WHAT THE TASK REQUIRES: Can the data below be echoed back word for word?
─── DATA BLOCK ───
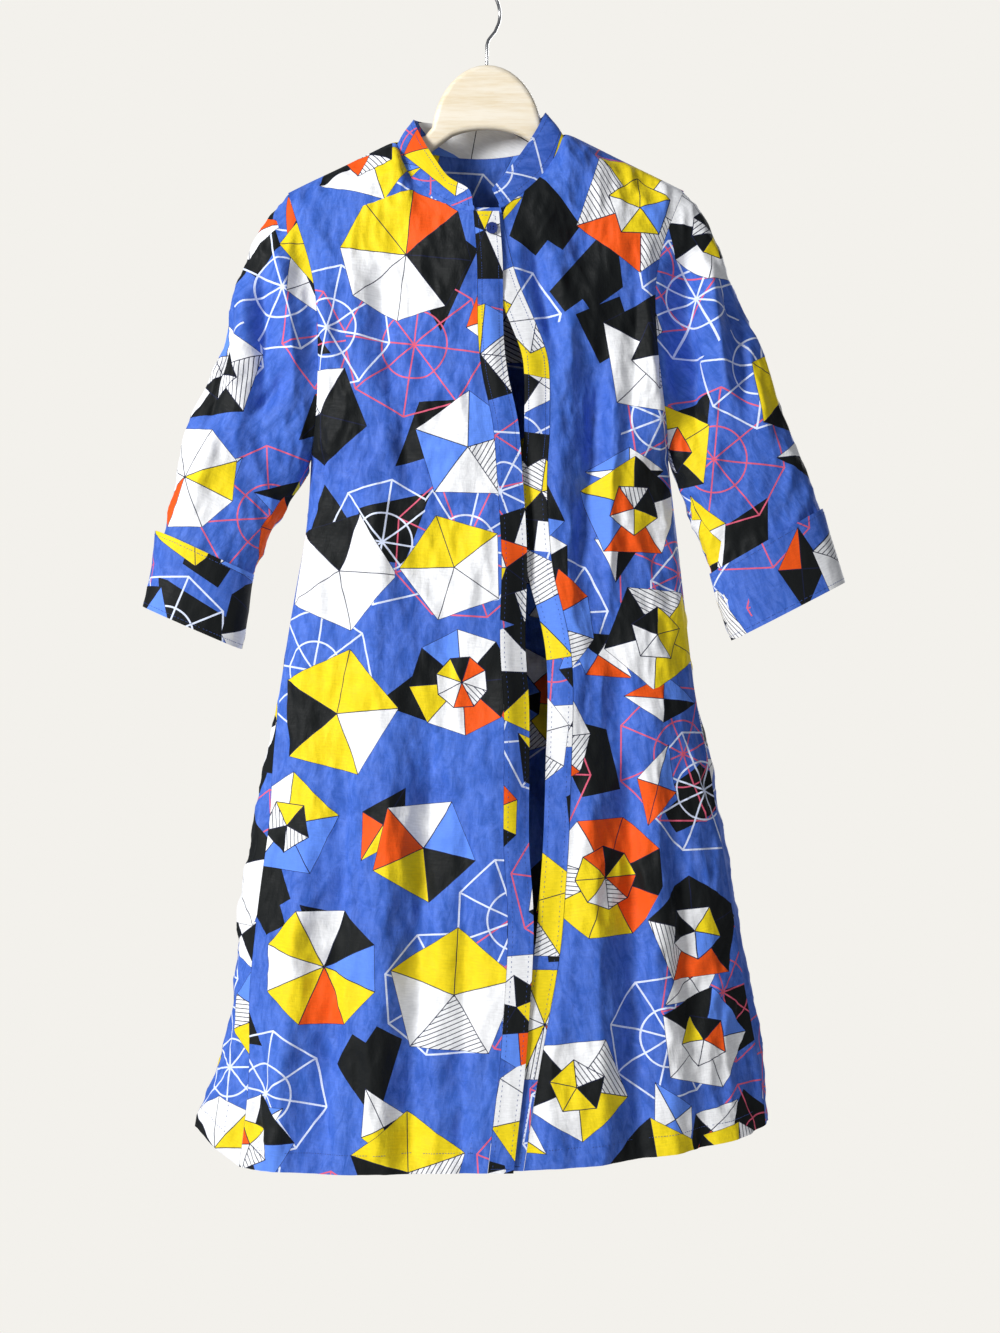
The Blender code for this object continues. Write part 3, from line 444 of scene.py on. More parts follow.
def weaveSteps(depth):
    bands = {"Scale": weave["waveBand"] / weave["thread"], "Distortion": 1.2, "Detail": 1.0}
    return [
        # threads: two crossed wave bands, with slubs where the yarn is uneven
        ("warp", "TexWave", {"bands_direction": "X"}, "cloth", bands),
        ("weft", "TexWave", {"bands_direction": "Y"}, "cloth", bands),
        ("crossed", "ADD", "warp.Fac", "weft.Fac"),
        ("slubPlace", "VectorMath", "MULTIPLY", "cloth", perMetre(weave["slub"])),
        ("slub", "TexNoise", {}, "slubPlace", {"Scale": 1.0, "Detail": 2.0}),
        ("fade", "MapRange", {}, "slub.Fac", 0.3, 0.7, *weave["fade"]),
        ("tint", "VectorMath", "SCALE", "printed", {"Scale": "fade"}),
        ("rough", "MapRange", {}, "slub.Fac", 0.3, 0.7, *weave["roughness"]),
        # soft handling wrinkles, longer down the cloth than across
        ("bendPlace", "VectorMath", "MULTIPLY", "cloth", perMetre(weave["wrinkle"])),
        ("bend", "TexNoise", {}, "bendPlace", {"Scale": 1.0, "Detail": 6.0, "Roughness": 0.58}),
        ("wrinkled", "Bump", {}, {"Strength": 1.0, "Distance": depth, "Height": "bend.Fac"}),
        ("woven", "Bump", {}, {"Strength": 0.35, "Distance": weave["threadDepth"],
                               "Height": "crossed", "Normal": "wrinkled"}),
    ]


def waxPrintCotton(name, wrinkle, sheen):
    place = [("cloth", "UVMap", {"uv_map": "clothPlace"})]
    steps = (place + wheelSteps("coral") + wheelSteps("wheel") + shardSteps() + diamondSteps()
             + gemSteps() + hatchSteps() + layerSteps() + weaveSteps(wrinkle))
    material = newMaterial(name, steps, {
        "Base Color": "tint", "Roughness": "rough", "Normal": "woven", "IOR": 1.5,
        "Specular IOR Level": weave["specular"], "Sheen Weight": sheen,
        "Sheen Roughness": weave["sheenRoughness"], "Sheen Tint": weave["sheenTint"],
    })
    for node in material.node_tree.nodes:
        if node.type == "VALTORGB":
            ramp = node.color_ramp
            ramp.interpolation = "CONSTANT"
            while len(ramp.elements) < len(clothPrint["facets"]):
                ramp.elements.new(0.5)
            for stop, (share, colour) in zip(ramp.elements, clothPrint["facets"]):
                stop.position = share
                stop.color = toLinear(colour)
    return material


# Mercerised cotton sewing thread: two twisted plies with a soft shine, dyed to match the ground.
sewingThread = {"blue": "#35539F", "deep": "#263F80", "twist": 0.7 * mm, "relief": 0.05 * mm,
                "roughness": 0.6, "sheen": 0.1, "specular": 0.3}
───
SOLVED PROBLEM:
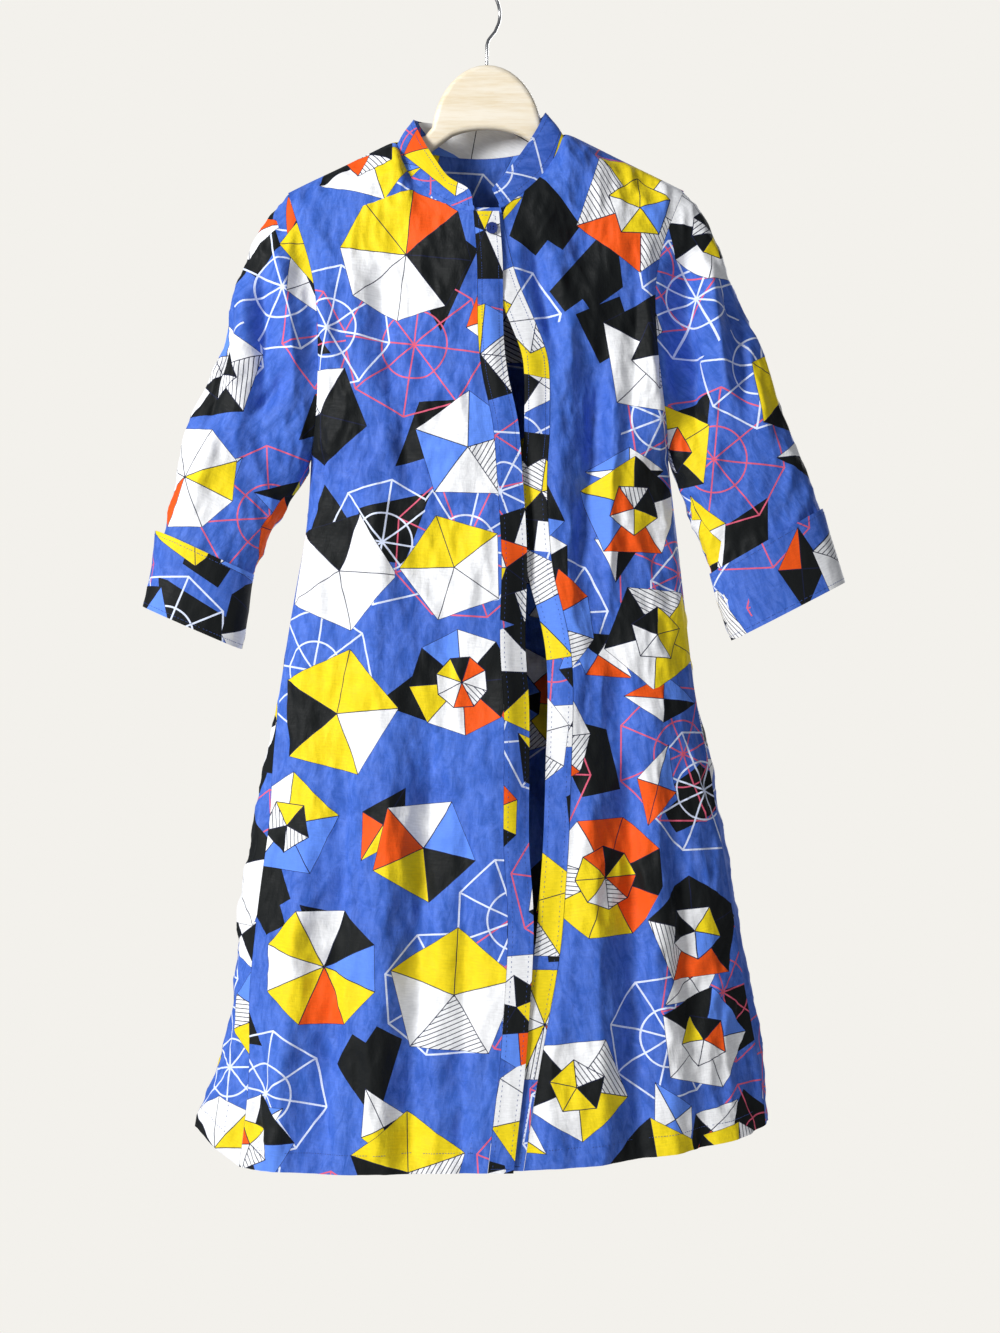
The Blender code for this object continues. Write part 3, from line 444 of scene.py on. More parts follow.
def weaveSteps(depth):
    bands = {"Scale": weave["waveBand"] / weave["thread"], "Distortion": 1.2, "Detail": 1.0}
    return [
        # threads: two crossed wave bands, with slubs where the yarn is uneven
        ("warp", "TexWave", {"bands_direction": "X"}, "cloth", bands),
        ("weft", "TexWave", {"bands_direction": "Y"}, "cloth", bands),
        ("crossed", "ADD", "warp.Fac", "weft.Fac"),
        ("slubPlace", "VectorMath", "MULTIPLY", "cloth", perMetre(weave["slub"])),
        ("slub", "TexNoise", {}, "slubPlace", {"Scale": 1.0, "Detail": 2.0}),
        ("fade", "MapRange", {}, "slub.Fac", 0.3, 0.7, *weave["fade"]),
        ("tint", "VectorMath", "SCALE", "printed", {"Scale": "fade"}),
        ("rough", "MapRange", {}, "slub.Fac", 0.3, 0.7, *weave["roughness"]),
        # soft handling wrinkles, longer down the cloth than across
        ("bendPlace", "VectorMath", "MULTIPLY", "cloth", perMetre(weave["wrinkle"])),
        ("bend", "TexNoise", {}, "bendPlace", {"Scale": 1.0, "Detail": 6.0, "Roughness": 0.58}),
        ("wrinkled", "Bump", {}, {"Strength": 1.0, "Distance": depth, "Height": "bend.Fac"}),
        ("woven", "Bump", {}, {"Strength": 0.35, "Distance": weave["threadDepth"],
                               "Height": "crossed", "Normal": "wrinkled"}),
    ]


def waxPrintCotton(name, wrinkle, sheen):
    place = [("cloth", "UVMap", {"uv_map": "clothPlace"})]
    steps = (place + wheelSteps("coral") + wheelSteps("wheel") + shardSteps() + diamondSteps()
             + gemSteps() + hatchSteps() + layerSteps() + weaveSteps(wrinkle))
    material = newMaterial(name, steps, {
        "Base Color": "tint", "Roughness": "rough", "Normal": "woven", "IOR": 1.5,
        "Specular IOR Level": weave["specular"], "Sheen Weight": sheen,
        "Sheen Roughness": weave["sheenRoughness"], "Sheen Tint": weave["sheenTint"],
    })
    for node in material.node_tree.nodes:
        if node.type == "VALTORGB":
            ramp = node.color_ramp
            ramp.interpolation = "CONSTANT"
            while len(ramp.elements) < len(clothPrint["facets"]):
                ramp.elements.new(0.5)
            for stop, (share, colour) in zip(ramp.elements, clothPrint["facets"]):
                stop.position = share
                stop.color = toLinear(colour)
    return material


# Mercerised cotton sewing thread: two twisted plies with a soft shine, dyed to match the ground.
sewingThread = {"blue": "#35539F", "deep": "#263F80", "twist": 0.7 * mm, "relief": 0.05 * mm,
                "roughness": 0.6, "sheen": 0.1, "specular": 0.3}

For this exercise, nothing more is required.